Las historias, sean de lo que sean, suelen relatarse como un camino empedrado por nombres ejemplificadores y ejemplificantes. Un divorcio extraño y complejo. Ejercicios de narración de una historia que aunque nunca es individual se cuenta a través de biografías de individuos, mayormente hombres para variar y que vendrán a explicar las razones de los cambios sociales. Nada que no sepamos ya.
El cine no escapa a esta singular rutina. A veces ni siquiera coinciden los protagonistas con el relato que han hecho de ellos.  

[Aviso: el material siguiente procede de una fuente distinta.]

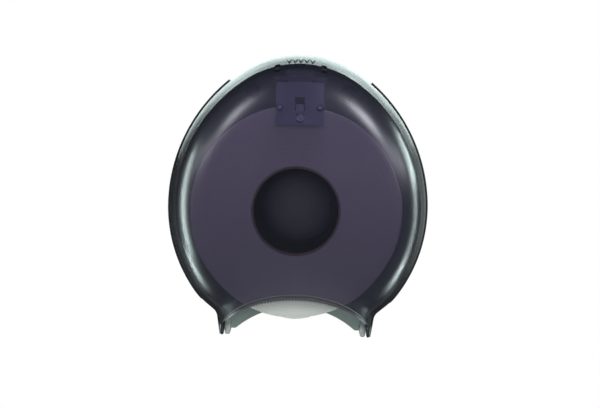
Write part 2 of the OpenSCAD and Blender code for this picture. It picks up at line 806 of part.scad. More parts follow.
// The bar's ends lie behind the key slots
bar_front = slot_depth - 1;
bar_rear = bar_front - 9;
bar_x = slot_x + slot_w / 2 + 0.6;
bar_over = 2;
hook_cham = 1;
brace_d = 8;
brace_z = 9;
module latch_slider() {
    arm_front = stem_rear + stem_t / 2;
    color([0.26, 0.25, 0.32, 0.75])
    union() {
        block(-stem_x, stem_x, stem_rear, stem_front, stem_low, arm_low + arm_t / 2);
        block(-arm_x, arm_x, arm_rear, arm_front, arm_low, arm_top);
        block(-bar_x, bar_x, bar_rear, bar_front, arm_top - bar_over, arm_top + bar_over);
        side_slab(hook_cham - arm_x, arm_x - hook_cham, [[arm_rear, arm_low],
            [arm_rear, hook_top - hook_cham], [arm_rear + hook_cham, hook_top],
            [arm_rear + tooth_t, hook_top], [arm_rear + tooth_t, arm_low]]);
        both_sides()
            side_slab(arm_x - gusset_t, arm_x, [[stem_rear - brace_d, arm_low + over],
                [arm_front, arm_low + over], [arm_front, arm_low - brace_z],
                [stem_rear, arm_low - brace_z]]);
    }
}
// The leaf is screwed to the front of the frame and reaches through its window to the stem
leaf_x = 3.8;
module detent_spring() {
    tip = stem_front + 0.1;
    z = [detent_z - head_r, window_low, window_low + 9, window_low + 14];
    color([0.78, 0.79, 0.80])
    difference() {
        side_slab(-leaf_x, leaf_x, [[frame_front, z[0]], [frame_front, z[1]], [tip, z[2]],
            [frame_front, z[3]], [frame_front + leaf_t, z[3]], [tip + 2 * leaf_t, z[2]],
            [frame_front + leaf_t, z[1]], [frame_front + leaf_t, z[0]]]);
        post(0, detent_z, frame_front - over, frame_front + leaf_t + over, screw_r + screw_play);
    }
}
module detent_screw() {
    color([0.75, 0.75, 0.77])
        pan_screw(0, detent_z, frame_front + leaf_t, frame_t + leaf_t, true);
}

// The hook passes behind a ledge that hangs from the bracket's shelf
ledge_rear = arm_rear + tooth_t + ledge_play;
module catch_bracket() {
    ledge_front = ledge_rear + catch_t;
    shelf_top = shelf_low + catch_t;
    color([0.62, 0.68, 0.66])
    difference() {
        union() {
            block(-catch_x, catch_x, plate_t, plate_t + catch_t, catch_low, shelf_top);
            block(-catch_x, catch_x, plate_t, ledge_front, shelf_low, shelf_top);
            block(-catch_x, catch_x, ledge_rear, ledge_front, ledge_low, shelf_top);
            both_sides()
                side_slab(catch_x - gusset_t, catch_x, [[plate_t, catch_low], [plate_t, shelf_top],
                    [ledge_front, shelf_top], [ledge_front, ledge_low], [plate_t + catch_t, catch_low]]);
        }
        both_sides()
            post(catch_screw_x, catch_screw_z, plate_t - over, plate_t + catch_t + over,
                screw_r + screw_play);
    }
}
module catch_screws() {
    color([0.75, 0.75, 0.77])
    both_sides()
        pan_screw(catch_screw_x, catch_screw_z, plate_t + catch_t,
            plate_t + catch_t - pilot_floor - tip_gap, true);
}

back_plate();
spindle();
spindle_screws();
hub_drum();
hub_cap();
hub_bush_rear();
hub_bush_front();
hub_washer();
hub_screw();
roll_core();
paper_roll();
cover();
tear_bar();
hinge_pin_left();
hinge_pin_right();
latch_frame();
latch_frame_screws();
latch_slider();
detent_spring();
detent_screw();
catch_bracket();
catch_screws();
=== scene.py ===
"""Looks of a wall-hung dispenser for one jumbo toilet roll: smoke cover, tear bar, paper, fittings.

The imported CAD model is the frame. Lengths are in millimetres and depths are distances out from
the wall, until make_mesh turns them into metres in the row's frame (-Y out of the wall, +Z up).
"""

import math

import bmesh
import bpy
import numpy as np
from mathutils import Matrix, Quaternion, Vector


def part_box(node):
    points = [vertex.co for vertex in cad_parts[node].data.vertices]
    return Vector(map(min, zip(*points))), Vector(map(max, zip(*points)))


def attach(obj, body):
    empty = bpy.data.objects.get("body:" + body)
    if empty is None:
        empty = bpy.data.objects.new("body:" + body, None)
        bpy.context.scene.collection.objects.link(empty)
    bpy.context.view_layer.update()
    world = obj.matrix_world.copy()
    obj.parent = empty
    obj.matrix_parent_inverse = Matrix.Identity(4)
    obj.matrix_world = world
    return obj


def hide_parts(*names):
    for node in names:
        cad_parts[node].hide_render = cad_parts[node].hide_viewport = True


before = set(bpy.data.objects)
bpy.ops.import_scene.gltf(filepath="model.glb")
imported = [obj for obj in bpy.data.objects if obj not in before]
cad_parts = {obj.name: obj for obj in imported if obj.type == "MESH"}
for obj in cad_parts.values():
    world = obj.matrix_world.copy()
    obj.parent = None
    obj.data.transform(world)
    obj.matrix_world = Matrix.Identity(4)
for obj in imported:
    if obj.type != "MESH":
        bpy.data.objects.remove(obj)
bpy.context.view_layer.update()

MM = 0.001

# ---------------------------------------------------------------- sizes shared with part.scad

HALF_W, CROWN_H, CROWN_R = 136.0, 160.5, 110.0
LOW_R, LOW_A, CHIN_R, CHIN_A = 153.0, 36.0, 80.0, 51.0
FLARE_LEN, FLARE_R, LEG_A, FOOT_DROP = 9.0, 12.0, 9.0, 137.5
DEPTH, WALL_A, CORNER_R, DOME_A = 143.0, 6.4, 38.0, 7.0
COVER_T, TAPER_DROP, WALL_GAP = 2.5, 30.0, 0.8
FLANGE_W, FLANGE_T, FLANGE_A = 2.0, 2.5, 50.0
ARCH_TOP, ARCH_HIGH, LEG_W = -94.8, 36.0, 4.1
LIP_H, LIP_END, LIP_T, LIP_PROUD, LIP_A, TEETH = 4.6, 1.0, 3.0, 0.6, 68.0, 58
SLOT_X, SLOT_W, SLOT_LEN, SLOT_DEPTH = 23.5, 5.4, 18.0, 107.0
GRIP_COUNT, GRIP_PITCH, GRIP_LEN, GRIP_DEPTH, GRIP_RIB = 5, 6.0, 22.0, 76.0, 1.6
GRIP_H, GRIP_GAP = 1.0, 0.6
HINGE_DEPTH, HINGE_Z, BOSS_R, BOSS_LEN, PIN_R = 14.0, -126.0, 6.5, 3.0, 2.56
FRAME_SCREW_X, FRAME_SCREW_Z, FRAME_FRONT, POST_R = 20.0, 98.5, 122.0, 4.0
ROLL_X, ROLL_Z, ROLL_R, CORE_OUT_R = -1.778, -4.886, 107.3, 45.05
ROLL_REAR, ROLL_FRONT = 23.8, 112.8
WALL_SCREW_X, WALL_SCREW_Z = 50.0, 121.6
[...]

“No me hablen del expresionismo alemán. Esto nunca existió en el cine. Siegfried Kracauer, que escribió un libro llamado De Caligari a Hitler, es un mistificador, un oportunista. Escribió el libro más impreciso y mentiroso que jamás leí. Max Reinhardt, director teatral, nunca tuvo influencia sobre el cine. Mi amiga Lotte Eisner también comete errores al escribir sobre el viejo alemán refiriéndose al expresionismo alemán. Yo fui siempre libre, nunca pertenecí a ningún grupo y mi estilo cinematográfico no varió en nada con mi desplazamiento de Alemania a Hollywood.